Jason Lieser at the Chicago Sun-Times bags on the Bears for releasing Trey Burton.
“[A] risky bet at tight end gets even riskier. Before last week, it looked like the Bears’ plan was to hope Burton got back to how he played in 2018 — a career-best 54 catches, 569 yards and six touchdowns — and/or Jimmy Graham suddenly emerged from his three-year slide at 33.
“Now it’s Graham or bust. At least that’s how the rest of the world sees it.
“‘There are some guys in that tight end room that are very intriguing and interesting for us,’ Pace said. ‘But also it’s a good tight end draft.’
“The six returning tight ends have a combined total of 61 career catches, and Demetrius Harris’ best output was 18 catches in 2017.
“And almost no one thinks this is a good draft for tight ends.”
Let me say up front that I mostly agree with Lieser here. Keeping Adam Shaheen, who has shown nothing since he was drafted in 2017, while throwing away Trey Burton, who has at least shown that he can be productive, seems to me to be a contradiction.
I understand that Burton’s got a relatively high salary and the Bears are up against the cap. But perhaps they would have more cap room if they hadn’t chosen to throw $9 million guaranteed at a tight end who is over 30 and in decline.
Having said that, I’ll allow that “productive” is a relative term. Availability is the best ability and Burton certainly has not been that, having missed the 2018 playoffs and all of 2019 with injuries. Burton finished what was for all practical purposes his only season, 2018, with 54 catches for 569 yards. That’s hardly star quality.
Burton’s signing combined with Shaheen’s less than impressive resume to this point compounds and highlights the problems that Pace has had evaluating the position.
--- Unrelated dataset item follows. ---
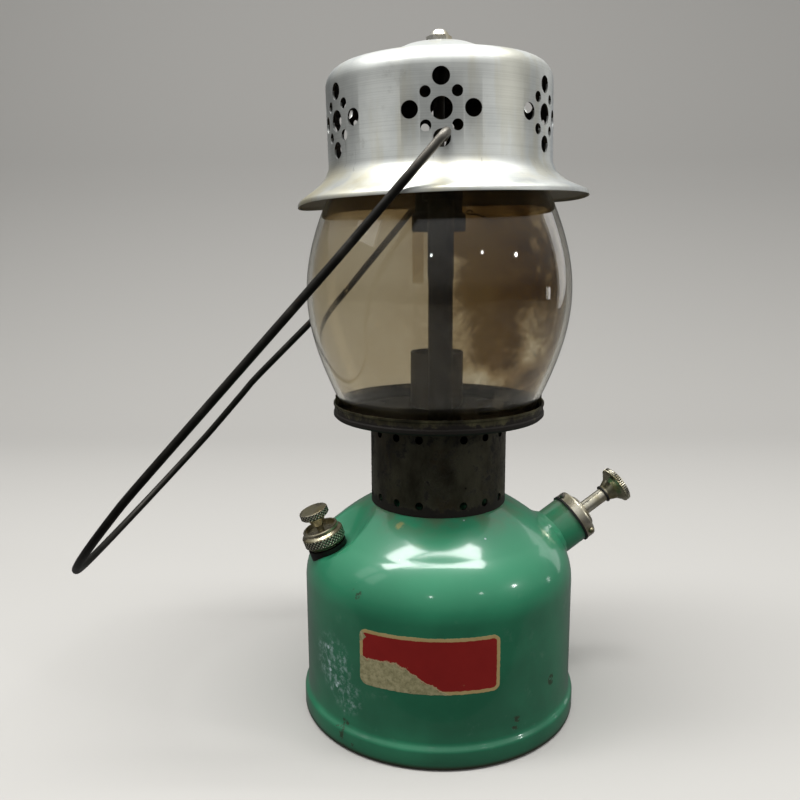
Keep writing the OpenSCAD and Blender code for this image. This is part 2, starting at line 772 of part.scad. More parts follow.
module burner_casting() {
    run_y = air_tube_y + generator_y;
    color("dimgray")
    difference() {
        union() {
            // sleeve over the air tube, with a chamfered mouth
            translate([0, -air_tube_y, air_joint_z]) cylinder(r1 = air_tube_r + 0.1, r2 = sleeve_r, h = 1.2);
            translate([0, -air_tube_y, air_joint_z + 1.2])
                cylinder(r = sleeve_r, h = casting_z - air_joint_z - 1);
            translate([0, -air_tube_y, casting_z]) cylinder(r = air_boss_r, h = casting_h);
            translate([-bar_w / 2, -air_tube_y, casting_z]) cube([bar_w, run_y, casting_h]);
            translate([0, 0, casting_z]) cylinder(r = burner_r - 1.5, h = casting_h);
            translate([0, generator_y, casting_z]) cylinder(r = generator_boss_r, h = casting_h);
            translate([0, 0, casting_top]) cylinder(r1 = air_boss_r, r2 = stud_r + 2.5, h = hub_rise);
        }
        translate([0, -air_tube_y, air_joint_z - bite]) cylinder(r = air_tube_r + fit, h = sleeve_grip + bite);
        translate([0, -air_tube_y, air_joint_z])
            cylinder(r = air_tube_r - air_tube_wall, h = passage_z + 2 - air_joint_z);
        translate([0, -air_tube_y, passage_z]) rotate([-90, 0, 0]) cylinder(r = passage_r, h = run_y);
        translate([0, generator_y, casting_z - bite]) cylinder(r = jet_r + fit, h = 5);
        translate([0, 0, casting_z - bite]) cylinder(r = mouth_r, h = 4 + bite);
        translate([0, 0, casting_top - stud_grip]) cylinder(r = stud_r + fit, h = 10);
    }
}

module burner_cap() {
    top = casting_z - fit;
    groove_z = casting_z - 4.5;
    color("dimgray")
    difference() {
        rotate_extrude() polygon([
            [0, burner_z], [burner_r - 0.6, burner_z], [burner_r, burner_z + 0.6], [burner_r, groove_z - 0.8],
            [burner_r - 0.8, groove_z], [burner_r - 1.5, groove_z + 0.6], [burner_r - 1.5, top], [0, top]]);
        translate([0, 0, burner_z - bite]) cylinder(r = burner_r - 1.6, h = 5 + bite);
        translate([0, 0, burner_z]) cylinder(r = mouth_r, h = 30);
    }
}

module burner_screen() {
    color("gray")
    translate([0, 0, burner_z + 5 - screen_t - fit]) difference() {
        cylinder(r = burner_r - 1.6 - fit, h = screen_t);
        for (ring_r = [3, 6, 9], i = [0:2 * ring_r - 1]) rotate(180 * i / ring_r)
            translate([ring_r, 0, -bite]) cylinder(r = 0.7, h = 3, $fn = 16);
    }
}

module vent_stud() {
    foot = casting_top - stud_grip;
    under = vent_top_z - vent_wall - fit;
    color("silver")
    difference() {
        union() {
            translate([0, 0, foot]) cylinder(r = stud_r, h = vent_top_z + 4 - foot);
            translate([0, 0, under - 3.4]) cylinder(r1 = 3.4, r2 = stud_seat_r, h = 2.4);
            translate([0, 0, under - 1]) cylinder(r = stud_seat_r, h = 1);
        }
    }
}

// Globe: a barrel between two short straight necks
module globe() {
    half = globe_len / 2 - globe_neck;
    steps = 24;
    bulge = [for (i = [0:steps])
        let (u = -1 + 2 * i / steps)
        [globe_end_r + globe_bulge * pow(max(cos(90 * u), 0), 0.96), globe_z + globe_len / 2 + half * u]];
    color([0.85, 0.87, 0.84, 0.4])
    spun(concat([[globe_end_r, globe_z]], bulge, [[globe_end_r, globe_z + globe_len]]), glass);
}

// Ventilator: brim, wall and crown spun in one piece, then pierced
function vent_path() =
    let (corner = [vent_r - crown_round, crown_z], lip = brim_z + 1.2, flare = brim_r - vent_r)
    concat(
        [[brim_r, brim_z], [brim_r, lip], [brim_r - 0.7, lip + 0.9],
         [vent_r + 0.72 * flare, lip + 2.6], [vent_r + 0.46 * flare, lip + 4.6],
         [vent_r + 0.24 * flare, lip + 7], [vent_r + 0.09 * flare, lip + 9.6], [vent_r, lip + 13.2]],
        arc(corner, crown_round, 0, 78, 8),
        [[34, vent_top_z - 8.1], [30, vent_top_z - 7.2], [25, vent_top_z - 5.2], [20, vent_top_z - 2.9],
         [15.5, vent_top_z - 1], [11, vent_top_z - 0.1], [8, vent_top_z], [hub_hole_r, vent_top_z]]
    );

// One round hole through the wall, given across and up from the middle of its pattern
module wall_hole(across, up, r) {
    rotate(across / vent_r * 180 / PI) translate([vent_r - 6, 0, pattern_z + up])
        rotate([0, 90, 0]) cylinder(r = r, h = 12, $fn = 32);
}

module ventilator() {
    color("gainsboro")
    difference() {
        spun(vent_path(), vent_wall);
        for (i = [0:patterns - 1]) rotate(-90 + 360 * i / patterns) {
            wall_hole(0, 0, big_hole_r);
            for (side = [-1, 1]) {
                wall_hole(0, side * mid_hole_reach, mid_hole_r);
                wall_hole(side * (mid_hole_reach + 0.8), 0, mid_hole_r);
                for (other = [-1, 1])
                    wall_hole(side * small_hole_reach, other * small_hole_reach, small_hole_r);
            }
        }
    }
}

module vent_nut() {
    color("silver")
    translate([0, 0, vent_top_z + fit]) difference() {
        union() {
            hexagon(nut_across, 3.6);
            translate([0, 0, 3.6]) cylinder(r1 = nut_across / 2 - 0.3, r2 = 3.4, h = 2);
            translate([0, 0, 5.6]) cylinder(r1 = 3.4, r2 = 1.4, h = 1.1);
        }
        translate([0, 0, -bite]) cylinder(r = stud_r + run, h = 4.2 + bite);
    }
}

// Bail: one wire, drawn in its own plane with X along its legs, then leaned to its resting place.
// Its bends are a hair thicker than its straight stretches, which run a little way into them.
module wire(length) {
    translate([0, 0, -wire_bite]) cylinder(r = wire_r, h = length + 2 * wire_bite, $fn = 32);
}

module bend(r, angle) {
    rotate_extrude(angle = angle, $fn = 96) translate([r, 0]) circle(r = wire_r + 0.03, $fn = 32);
}

module bail() {
    start_x = hook_turn * (1 - sin(bail_spread));
    end_r = (bail_half + (bail_len - start_x) * tan(bail_spread))
        / (cos(bail_spread) + tan(bail_spread) * (1 + sin(bail_spread)));
    end_x = bail_len - end_r;
    leg = norm([end_x - end_r * sin(bail_spread) - start_x, end_r * cos(bail_spread) - bail_half]);
    elbow_y = bail_half - hook_turn * cos(bail_spread);
    hook_y = vent_r - hook_reach;
    color("darkslategray")
    translate([0, 0, hinge_z]) rotate([0, 90 + bail_lean, 0]) {
        for (side = [0, 1]) mirror([0, side, 0]) {
            translate([0, hook_y, 0]) rotate([-90, 0, 0]) wire(elbow_y - hook_y);
            translate([hook_turn, elbow_y, 0]) rotate(90 + bail_spread) bend(hook_turn, 90 - bail_spread);
            translate([start_x, bail_half, 0]) rotate(bail_spread) rotate([0, 90, 0]) wire(leg);
        }
        translate([end_x, 0, 0]) rotate(-90 - bail_spread) bend(end_r, 180 + 2 * bail_spread);
    }
}

fount_shell();
fount_bottom();
filler_boss();
filler_gasket();
filler_cap();
bleed_screw();
pump_tube();
pump_ring();
pump_cap();
pump_cap_screws();
check_valve();
air_stem();
pump_cup();
plunger_rod();
knob_washer();
pump_knob();
valve_bung();
fuel_tube();
valve_body();
packing_nut();
valve_stem();
control_knob();
knob_screw();
cleaning_lever();
cleaning_needle();
collar();
globe_rest();
heat_shield();
jam_nut();
generator();
generator_tip();
air_tube();
burner_casting();
burner_cap();
burner_screen();
vent_stud();
globe();
ventilator();
vent_nut();
bail();
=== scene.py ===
"""Pressure camping lantern: a green steel fount with a hand pump, a perforated collar, a glass globe,
a spun ventilator and a wire bail."""

import math

import bmesh
import bpy
from mathutils import Matrix, Vector


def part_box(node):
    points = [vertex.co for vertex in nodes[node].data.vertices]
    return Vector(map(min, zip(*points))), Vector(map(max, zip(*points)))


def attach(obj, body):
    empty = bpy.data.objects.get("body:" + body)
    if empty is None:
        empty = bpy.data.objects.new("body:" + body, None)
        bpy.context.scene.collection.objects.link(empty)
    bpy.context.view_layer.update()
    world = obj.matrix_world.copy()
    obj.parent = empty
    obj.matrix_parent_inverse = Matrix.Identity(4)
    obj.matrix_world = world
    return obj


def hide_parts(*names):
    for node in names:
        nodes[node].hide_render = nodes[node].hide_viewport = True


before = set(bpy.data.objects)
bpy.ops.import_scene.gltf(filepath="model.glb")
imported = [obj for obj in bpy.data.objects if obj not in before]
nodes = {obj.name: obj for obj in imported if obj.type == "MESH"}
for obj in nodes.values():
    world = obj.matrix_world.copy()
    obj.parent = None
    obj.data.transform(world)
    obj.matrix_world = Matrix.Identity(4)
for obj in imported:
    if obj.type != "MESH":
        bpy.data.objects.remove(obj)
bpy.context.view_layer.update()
MM = 0.001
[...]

Add the apparent misses on Mitch Trubisky, Kevin White and Leonard Floyd and you aren’t going to get much positive press nowadays.
As for the draft, I found Pace’s comment about the tight end class to be interesting. As Lieser says, the class has been almost universally panned.
General managers are often misleading before the draft but they rarely out right lie. If Pace thinks it’s a good tight end class, I’d say that there’s a chance that he’s thinking of one earlier than most people would expect.
Go against the common wisdom and draft a really good, impact player at the position and no one will be talking about Burton in two years.
Just don’t be wrong. Again.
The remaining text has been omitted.